• _What you have to do_
Copy exactly the lines from the one containing "What bpy script" through the one containing "a cut stem.", both included, and nothing else.

• _Data records_

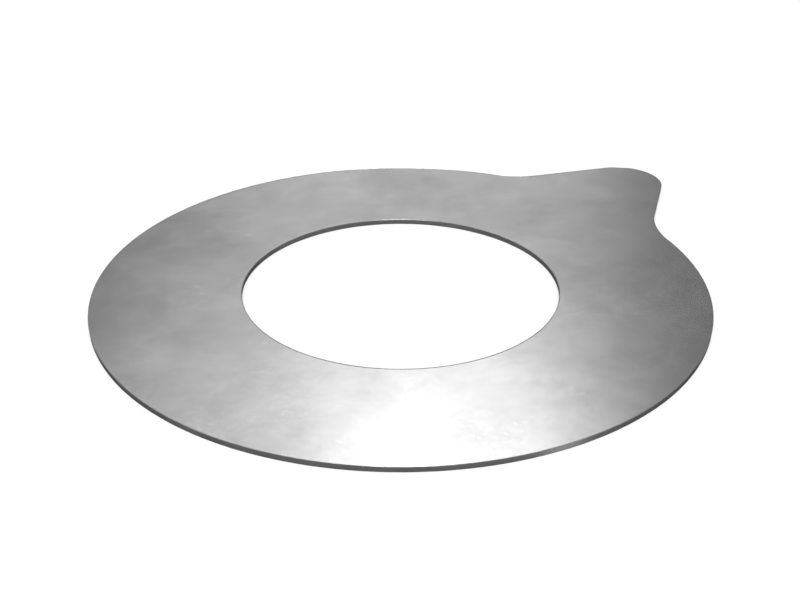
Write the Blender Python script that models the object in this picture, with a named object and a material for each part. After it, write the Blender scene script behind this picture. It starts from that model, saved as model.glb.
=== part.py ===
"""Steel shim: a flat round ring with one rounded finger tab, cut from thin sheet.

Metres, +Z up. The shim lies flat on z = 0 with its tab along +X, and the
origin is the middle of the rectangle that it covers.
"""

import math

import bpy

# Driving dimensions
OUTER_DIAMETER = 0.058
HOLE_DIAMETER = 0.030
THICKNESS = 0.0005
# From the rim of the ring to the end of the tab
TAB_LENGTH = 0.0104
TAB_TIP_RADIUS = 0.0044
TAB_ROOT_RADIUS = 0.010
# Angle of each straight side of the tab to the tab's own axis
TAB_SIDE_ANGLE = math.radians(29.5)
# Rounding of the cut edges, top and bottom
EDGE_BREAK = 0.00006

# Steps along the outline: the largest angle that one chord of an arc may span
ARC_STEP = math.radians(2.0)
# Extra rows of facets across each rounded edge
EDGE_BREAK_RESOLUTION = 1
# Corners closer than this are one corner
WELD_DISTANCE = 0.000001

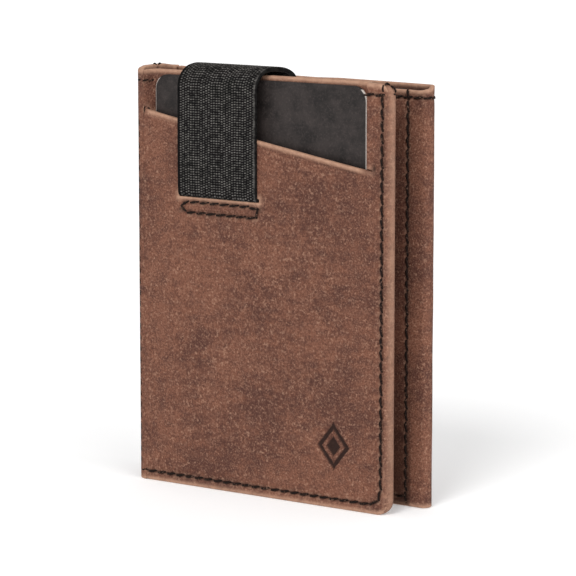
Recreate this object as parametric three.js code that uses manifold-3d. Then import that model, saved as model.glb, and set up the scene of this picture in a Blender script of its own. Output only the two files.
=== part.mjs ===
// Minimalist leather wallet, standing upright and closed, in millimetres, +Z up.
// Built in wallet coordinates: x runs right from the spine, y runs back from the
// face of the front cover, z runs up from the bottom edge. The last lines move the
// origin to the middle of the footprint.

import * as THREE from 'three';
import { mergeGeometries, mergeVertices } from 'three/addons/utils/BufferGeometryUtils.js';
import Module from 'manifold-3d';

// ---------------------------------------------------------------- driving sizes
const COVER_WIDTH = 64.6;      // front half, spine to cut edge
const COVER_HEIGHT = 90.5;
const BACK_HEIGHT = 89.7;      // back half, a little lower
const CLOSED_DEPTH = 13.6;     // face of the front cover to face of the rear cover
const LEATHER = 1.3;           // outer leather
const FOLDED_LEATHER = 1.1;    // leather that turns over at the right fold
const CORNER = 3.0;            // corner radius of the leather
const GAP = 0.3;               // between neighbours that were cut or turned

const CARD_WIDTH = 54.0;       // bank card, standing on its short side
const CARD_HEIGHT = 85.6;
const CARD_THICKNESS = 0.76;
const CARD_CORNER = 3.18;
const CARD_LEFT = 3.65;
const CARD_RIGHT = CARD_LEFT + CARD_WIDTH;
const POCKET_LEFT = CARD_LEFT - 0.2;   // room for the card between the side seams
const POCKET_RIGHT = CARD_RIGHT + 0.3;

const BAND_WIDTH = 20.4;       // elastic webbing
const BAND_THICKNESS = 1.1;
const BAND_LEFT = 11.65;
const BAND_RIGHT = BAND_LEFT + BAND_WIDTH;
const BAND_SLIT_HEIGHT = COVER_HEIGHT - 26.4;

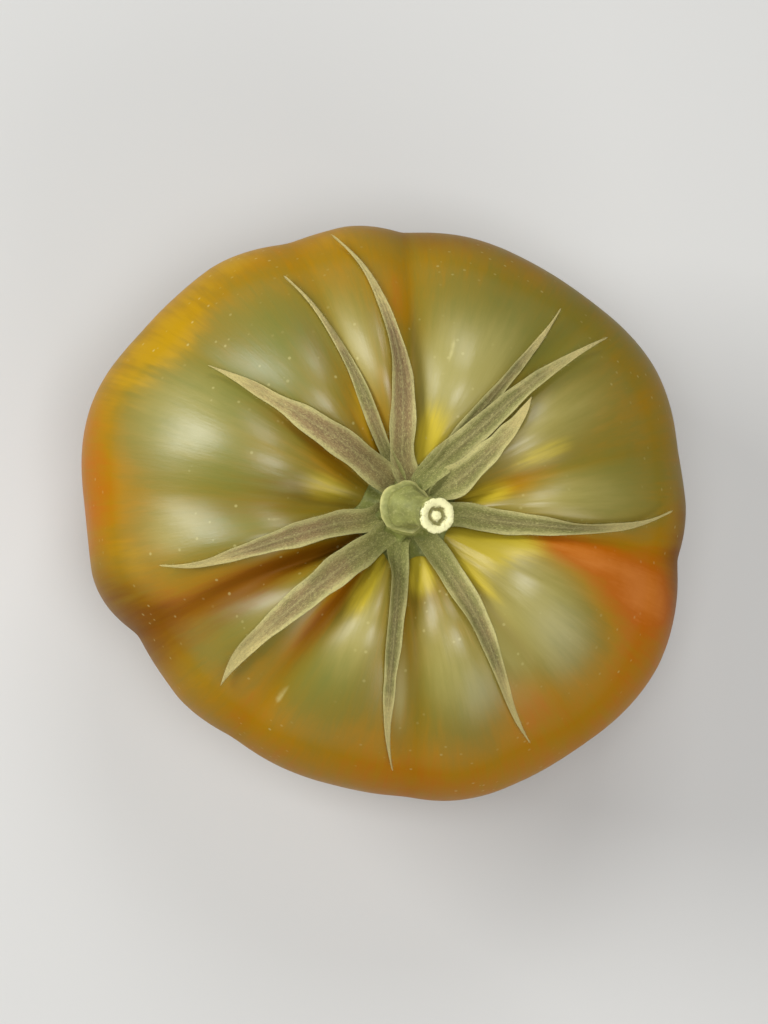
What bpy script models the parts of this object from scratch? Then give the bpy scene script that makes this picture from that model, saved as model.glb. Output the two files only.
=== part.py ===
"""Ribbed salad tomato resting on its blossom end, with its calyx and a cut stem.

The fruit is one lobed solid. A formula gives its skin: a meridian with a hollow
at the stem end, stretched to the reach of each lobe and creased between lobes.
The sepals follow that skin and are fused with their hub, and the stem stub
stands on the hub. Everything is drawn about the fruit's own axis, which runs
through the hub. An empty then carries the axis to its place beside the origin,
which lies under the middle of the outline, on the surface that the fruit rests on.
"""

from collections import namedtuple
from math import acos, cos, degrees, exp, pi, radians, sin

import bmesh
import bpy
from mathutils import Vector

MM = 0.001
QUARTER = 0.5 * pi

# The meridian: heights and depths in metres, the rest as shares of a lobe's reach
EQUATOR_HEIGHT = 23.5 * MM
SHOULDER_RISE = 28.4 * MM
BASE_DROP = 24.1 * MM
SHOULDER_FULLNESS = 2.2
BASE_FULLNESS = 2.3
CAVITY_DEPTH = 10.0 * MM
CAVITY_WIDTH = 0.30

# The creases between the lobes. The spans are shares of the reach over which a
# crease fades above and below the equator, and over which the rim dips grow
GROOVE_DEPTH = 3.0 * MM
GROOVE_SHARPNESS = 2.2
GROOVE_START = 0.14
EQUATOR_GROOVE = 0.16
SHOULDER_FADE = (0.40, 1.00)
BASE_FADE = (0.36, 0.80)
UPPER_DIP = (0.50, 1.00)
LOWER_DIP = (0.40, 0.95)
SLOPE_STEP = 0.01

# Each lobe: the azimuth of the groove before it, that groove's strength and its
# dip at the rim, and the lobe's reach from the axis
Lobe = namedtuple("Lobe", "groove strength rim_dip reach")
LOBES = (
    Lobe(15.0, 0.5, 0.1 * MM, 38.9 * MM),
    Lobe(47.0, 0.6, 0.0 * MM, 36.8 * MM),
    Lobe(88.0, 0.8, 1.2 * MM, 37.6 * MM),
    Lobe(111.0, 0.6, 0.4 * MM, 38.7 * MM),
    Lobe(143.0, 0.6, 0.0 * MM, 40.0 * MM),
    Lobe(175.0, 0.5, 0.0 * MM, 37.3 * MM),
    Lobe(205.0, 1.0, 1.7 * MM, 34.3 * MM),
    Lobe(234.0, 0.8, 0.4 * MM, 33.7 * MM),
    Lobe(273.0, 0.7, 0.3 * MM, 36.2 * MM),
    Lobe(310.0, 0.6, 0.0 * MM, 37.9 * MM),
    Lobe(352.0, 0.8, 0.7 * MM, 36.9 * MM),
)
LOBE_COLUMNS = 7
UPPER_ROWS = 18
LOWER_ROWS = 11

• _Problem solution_
What bpy script models the parts of this object from scratch? Then give the bpy scene script that makes this picture from that model, saved as model.glb. Output the two files only.
=== part.py ===
"""Ribbed salad tomato resting on its blossom end, with its calyx and a cut stem.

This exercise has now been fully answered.